Single-Team Scrum: the Swiss Army Knife
With one Scrum team, life is simple. You can use Scrum effectively to optimise for pretty much anything:
- Innovation – focus on discovery, experiments, learning.
- Efficiency – focus on throughput, predictability, flow.
- Customer tailoring – work closely with one client, co-create, shape the solution together.
You swap in different practices, adjust how you use events and artefacts, and off you go. It still “looks” like Scrum, and it mostly works. This flexibility is exactly why people start to believe: “Scrum (or Agile) works for everything.” At single-team, that’s almost true.
Many Teams, Scaling Frameworks: The Mask Comes Off
Now add many teams and a scaling framework. Suddenly, the true optimisation goal becomes visible. You start seeing things like:
- Shared standards (Definitions of Done, common processes)
- Waste reduction and removal of duplication
- Reuse across teams
- Small batches and controlled WIP
- Focus on flow and handoffs
- Overlapping skills and roles to keep flow
What is all this really about? You guessed it: efficiency.
Most scaling approaches are built on ideas from:
- Toyota Production System (TPS)
- Queueing Theory
- Theory of Constraints (ToC)
- and more…
These are excellent bodies of knowledge, but their default settings are about throughput, predictability, and utilisation, not innovation and not deep customer tailoring.
Are These Mechanics Effective for Innovation and Customer Tailoring?
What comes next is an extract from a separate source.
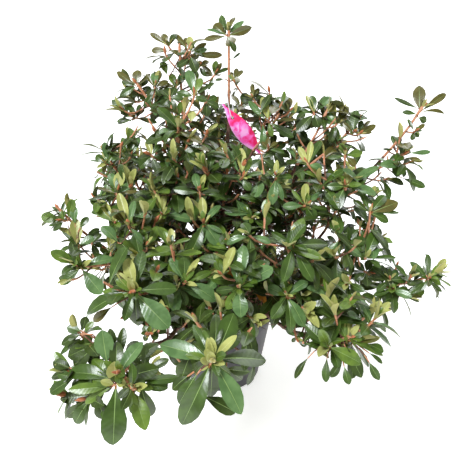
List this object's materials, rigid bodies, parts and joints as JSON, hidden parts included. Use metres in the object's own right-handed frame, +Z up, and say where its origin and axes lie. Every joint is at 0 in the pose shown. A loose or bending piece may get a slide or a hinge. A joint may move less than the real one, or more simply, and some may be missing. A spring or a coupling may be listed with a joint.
{
  "type": "potted azalea shrub",
  "caption": "Evergreen azalea shrub out of flower, with leaf whorls on forking boughs, in a round nursery pot with a hanging plant label.",
  "frame": {"origin": "centre of the pot's flat underside, on the surface that it stands on", "axes": "+Z up through the pot's axis, -Y towards the viewer of the picture, +X to the right"},
  "size_m": [0.6414, 0.7619, 0.6383],
  "materials": {
    "pot": "moulded dark grey polypropylene with a soft sheen",
    "compost": "moist dark brown potting compost of bark and peat crumbs",
    "bark": "thin grey-brown bark, finely fissured lengthwise",
    "foliage": "glossy dark green leaves with paler young leaves in the whorls",
    "label": "satin printed plastic, mottled pink, with no text",
    "tie": "translucent white plastic loop"
  },
  "bodies": {
    "root": {"pot": "pot", "potting_compost": "compost", "stool": "bark", "bough_front": "bark", "bough_right_low": "bark", "bough_right_tip": "bark", "bough_back_right": "bark", "bough_back_left": "bark", "bough_left": "bark", "bough_front_left": "bark", "bough_centre_front": "bark", "bough_right_front": "bark", "bough_right_side": "bark", "bough_right_top": "bark", "bough_back": "bark", "bough_left_high": "bark", "bough_left_front": "bark", "bough_centre_up": "bark", "bough_right_up": "bark", "bough_centre_right": "bark", "bough_top_centre": "bark", "bough_top_left": "bark", "bough_centre_left": "bark", "front_rosette": "foliage", "front_left_rosette": "foliage", "left_low_foliage": "foliage", "left_inner_foliage": "foliage", "left_centre_foliage": "foliage", "left_side_foliage": "foliage", "left_tip_foliage": "foliage", "left_front_foliage": "foliage", "left_high_foliage": "foliage", "upper_left_foliage": "foliage", "top_left_foliage": "foliage", "top_centre_foliage": "foliage", "centre_left_foliage": "foliage", "centre_high_foliage": "foliage", "centre_foliage": "foliage", "centre_low_foliage": "foliage", "inner_left_foliage": "foliage", "inner_right_foliage": "foliage", "upper_right_foliage": "foliage", "right_high_foliage": "foliage", "right_upper_foliage": "foliage", "right_middle_foliage": "foliage", "right_side_foliage": "foliage", "right_crest_foliage": "foliage", "right_shoulder_foliage": "foliage", "right_centre_foliage": "foliage", "right_inner_foliage": "foliage", "right_tip_foliage": "foliage", "right_low_foliage": "foliage", "back_left_foliage": "foliage", "back_left_low_foliage": "foliage", "back_right_foliage": "foliage", "back_right_low_foliage": "foliage", "back_high_foliage": "foliage", "back_low_foliage": "foliage", "plant_label": "label", "label_tie": "tie"}
  },
  "joints": []
}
That’s the key question. My answer: usually not. In the exploration phase, efficiency is not the goal. In the early stages of a product when you’re still figuring out what to build and why, the primary goal is learning, not efficiency.
In that phase:
- Strict standards narrow your option space too early.
- Removing “waste” and “duplication” can kill useful parallel experiments.
- “Small batches” assumes stable, repeatable work items—but early discovery is messy, irregular, and not really “batched” at all.
If your multi-team setup is designed around standardisation and flow, but you think you’re optimising for innovation, you’ll unintentionally constrain exploration.
You won’t see this immediately. It shows up as:
- fewer cool ideas
- lots of “continuous improvement” around a solution that maybe shouldn’t exist in the first place.
Product Vision Not Compatible With Custom Tailoring
There’s another subtle mismatch: product vision and customer focus.
A strong product vision:
- Fits very well with innovation
- Helps you say “no” to ideas and requests that don’t align.
- Intentionally excludes some customers, ideas or stakeholder requests
- Helps team self-organise
That’s good strategy. But it’s not the same as “customer focus” in a tailoring sense.
A vision-led product organisation will say “no” to some customers, or decline features that might be valuable for a specific client but not for the broader product.
That’s perfectly rational from a product strategy perspective, but it’s not co-creating a tailored total customer solution. It’s not the same thing as “We’ll shape this around you.”
Can TPS, Queueing Theory and ToC Help Innovation? Yes… If You Flip the Goal
The good news: the frameworks and theories themselves aren’t the enemy. Most of them say, directly or indirectly: “Here’s how to think. Now design your own system.” So you can absolutely repurpose them, for example:
- Queueing Theory: Apply it to experiments, not just features or tasks. Limit WIP on hypotheses so you actually learn.
- TPS-style problem solving: Use A3s and root cause analysis to deeply understand customer problems, not just process issues.
- Theory of Constraints: Direct attention to whatever blocks discovery and learning, not just what blocks throughput.
At that point you are no longer optimising primarily for efficiency. Instead, you’re building a learning system.
But let’s be honest: if you change a method/framework far enough to truly optimise for a different goal (innovation or deep customer tailoring), you are no longer really doing the thing as designed. And that’s okay as long as you know it.
Why This Matters (a Lot More Than It Sounds)
Who cares? Well, you might care when you start seeing one or more of these:
- Burnt-out teams: People are held accountable for innovation and customer delight, but the underlying process is built for efficiency. Result: permanent overload, constant tension, and a feeling of failing at goals the system never truly supported.
- Frustrated customers: The organisation talks about “customer focus”, but in reality optimises for reuse and uniformity at scale. Result: customers hear the right words but experience rigid offerings and slow, generic responses.
- Fake innovation: Teams genuinely believe they’re innovating, but the system quietly optimises for standardisation and predictability. Result: lots of incremental tweaks, “innovation theatre”, and very little meaningful change.
So What To Do?
If you care about innovation, efficiency, or tailored customer focus, then:
- Be explicit about which one you’re really optimising for.
- Don’t assume your scaling framework is neutral, it already picked one.
- Look at your mechanics (standards, reuse, flow, batching) and ask:
What are these really designed to maximise? - Evolve Your Own Framework tailored to your specific needs.
Because in the end if you do not pick an optimizing goal on purpose your framework probably already picked one by accident.